Goodbye, Babylon

Goodbye, BabylonIn February 1999 a college radio disc jockey named Lance Ledbetter set out on a mission to compile rare and essential recordings of vintage religious music. Four and a half years later the result of this journey was released as a box set called Goodbye, Babylon.

The set consists of five CDs featuring 135 Songs (1902-1960) and one CD featuring 25 Sermons (1926-1941). Accompanying the CDs is a 200 page book with Bible verses, complete lyric transcriptions, and notes for each recording. All of the components is reverently packed with raw cotton and housed in a deluxe 8" x 11" x 2.5" cedar box.


Acknowledgments

Goodbye, Babylon Package"I recently got a gift from Bob Dylan, a good old friend of mine. He gave me a gospel collection of great old American music and early country roots from old 78s.

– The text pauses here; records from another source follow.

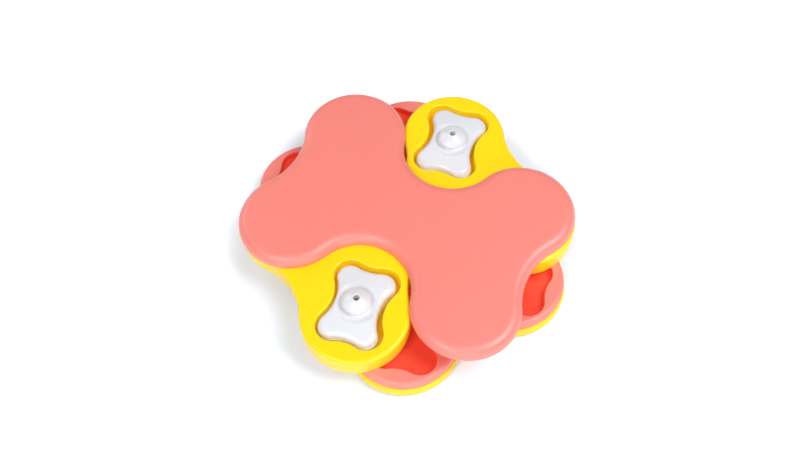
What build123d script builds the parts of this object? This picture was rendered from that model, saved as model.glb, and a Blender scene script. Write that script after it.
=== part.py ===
from build123d import *
import os
from math import cos, radians, sin, sqrt

# Dog puzzle feeder: four lobed tiers stacked on one spindle. The base stands on rubber feet, the two
# middle tiers and the top turn round the spindle, and two loose bone-shaped covers lie in the third
# tier's two open wells, where their knobs stand up between the top's lobes.
# Millimetres, +Z up, origin on the spindle's axis at the level the feet stand on.

# ---- The lobed outline that all four tiers share
lobe_reach = 90.5            # spindle axis to the centre of each lobe
lobe_radius = 42.0
lobe_angle = 32.0            # degrees from the tier's long axis to each lobe
tier_end_hollow = 12.45      # depth of the hollow between the two lobes of one end
tier_waist_hollow = 55.1     # depth of the hollow at the middle of each long side

# ---- The bone outline, used by the wells and by the covers
bone_reach = 25.35
bone_lobe_radius = 9.9
bone_angle = 31.2
bone_end_hollow = 2.2
bone_waist_hollow = 5.85

# ---- How far each tier is turned about the spindle, in degrees from +X
base_angle = 120.0
tier_two_angle = 120.0
tier_three_angle = 32.2
top_angle = 150.4

# ---- Heights
foot_stand = 2.0             # rubber foot below the base
base_height = 8.7
tier_two_height = 8.3
tier_three_height = 17.6
top_height = 8.4
tier_gap = 0.3               # running gap between one tier and the next

# ---- Mouldings
base_ledge = 2.2             # base rim beyond the shared outline
tier_two_ledge = 0.6
skirt_wall = 2.4
deck_thickness = 2.0
floor_thickness = 1.6
cup_wall = 1.6
tray_clearance = 0.2         # tray inside its skirt
tier_edge = 2.8              # rounding of a tier's upper edge
base_foot_edge = 0.8         # rounding of the base's lower edge
top_wall = 2.6
top_roof = 2.4
top_side = 0.4               # straight side left under the top's rounded edge

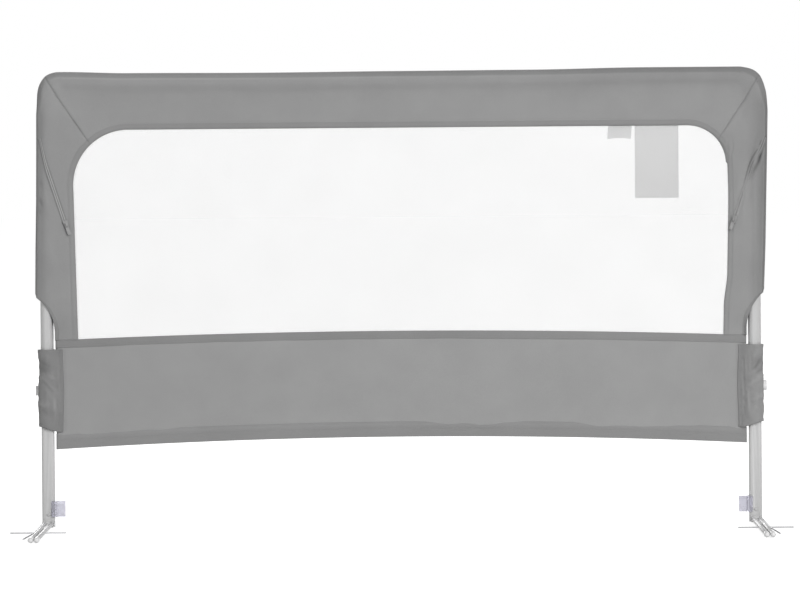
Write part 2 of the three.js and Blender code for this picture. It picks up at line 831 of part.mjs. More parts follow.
// Stations from the middle of the top to the foot: a point of the tube and one of the window's edge at each
const topShares = [0, 0.45, 0.8, 0.886, 0.915, 0.945, 0.965, 0.985, 1];
const sideShares = [0.03, 0.064, 0.1, 0.14, 0.172, 0.3, 0.5, 0.72];
const lowShares = [coverFullHeight, coverFlatHeight, coverFoot].map(
  (height) => 1 - (height - coverFoot) / tubeSideLine.getLength()
);
const stationsOn = (tubeLine, windowLine, shares) =>
  shares.map((share) => [tubeLine.getPoint(share), windowLine.getPoint(share)]);
const stations = [
  ...stationsOn(tubeTopLine, windowTopLine, topShares),
  ...stationsOn(tubeSideLine, windowSideLine, [...sideShares, ...lowShares]),
];

function coverRings(inset) {
  const half = stations.map(([tubePoint, windowPoint]) => coverRing(tubePoint, windowPoint, inset));
  const flip = (point) => new THREE.Vector3(-point.x, point.y, point.z);
  const mirrored = half.slice(1).reverse().map((ring) => ring.map(flip));
  return [...mirrored, ...half];
}

const coverShell = cut(loft(coverRings(0)), loft(coverRings(coverWall)));

// Edges of the fabric panel, as heights above the bed base
const panelTopAt = (x) => panelTopHeight + panelTopRise * (1 - (x / panelHalfWidth) ** 2);
const panelBottomAt = (x) => panelBottomHeight + panelBottomRise * (1 - (x / panelHalfWidth) ** 2);

function edgePoints(heightAt, from, to) {
  return Array.from({ length: edgeSteps + 1 }, (unused, i) => {
    const x = THREE.MathUtils.lerp(from, to, i / edgeSteps);
    return [x, heightAt(x)];
  });
}

// Side band region between the mitre, the hem that leaves the tube and the panel's top edge
const mitreInner = windowSideLine.getPoint(0);
const mitreOuter = tubeSideLine.getPoint(0);
const mitreAlong = new THREE.Vector2().subVectors(mitreOuter, mitreInner).normalize();
const mitreAcross = new THREE.Vector2(mitreAlong.y, -mitreAlong.x).multiplyScalar(fitGap / 2);

function mitreCorner(point, reach, side) {
  const corner = point.clone().addScaledVector(mitreAlong, reach).addScaledVector(mitreAcross, side);
  return [corner.x, corner.y];
}

function sideBand() {
  const edgeInset = windowHalfWidth - windowTaper - windowCornerRadius;
  const hem = new THREE.QuadraticBezierCurve(
    new THREE.Vector2(coverHalfWidth + overrun, panelTopHeight + hemOuterRise),
    new THREE.Vector2(coverHalfWidth - hemBendInset, panelTopHeight + hemBendRise),
    new THREE.Vector2(panelHalfWidth, panelTopHeight + hemInnerRise)
  );
  const region = polygon(
    mitreCorner(mitreInner, -overrun, 1),
    mitreCorner(mitreOuter, 2 * coverCornerRadius, 1),
    [coverHalfWidth + coverCornerRadius, coverTop],
    [coverHalfWidth + coverCornerRadius, panelTopHeight + hemOuterRise],
    ...hem.getPoints(edgeSteps).map((p) => [p.x, p.y]),
    ...edgePoints((x) => panelTopAt(x) + fitGap, panelHalfWidth, edgeInset)
  );
  return common(coverShell, prismY(region, -tubeDiameter, tubeDiameter));
}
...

It's the original wealth of our recorded music; it's the cream of the crop and has the history of each recording. It's a great old set called Goodbye, Babylon, and it's incredible. It's in a wooden box and everything, and it's just so beautiful." — Neil Young on Weekend Edition

"Amen!" — Entertainment Weekly's Must List

Rolling Stone's 10 Best Reissues & Anthologies of 2004

Mojo's Top 10 Releases to Start an Old Time Music Collection


Excerpts from Selected Reviews

Entertainment Weekly: "If O Brother was the 'coffee-table album' of its year, Babylon feels like the coffee table itself."

No Depression: "It can't be overstated just how perfectly realized this set is, from song selection to mastering, writing and design. There's not a wasted moment or page."

Rolling Stone: "This fantastic box of holy ruckus is the greatest anthology of antique Southern sacred song and oratory ever assembled."

Spin: "Why your iPod ain't the death of the album, Exhibit B: six discs of ancient, mostly obscure fire-and-brimstone gospel, blues, country, jug-band, and sacred-harp tunes, all packed into a cedar box stuffed with bolls of raw cotton...."

Uncut: "Academically rigorous, artistically and emotionally staggering."

Wire: "This utterly rapturous collection of 135 sacred songs and 25 sermons features many of the big names responsible, but too rarely credited, for creating the lingua franca of modern music..."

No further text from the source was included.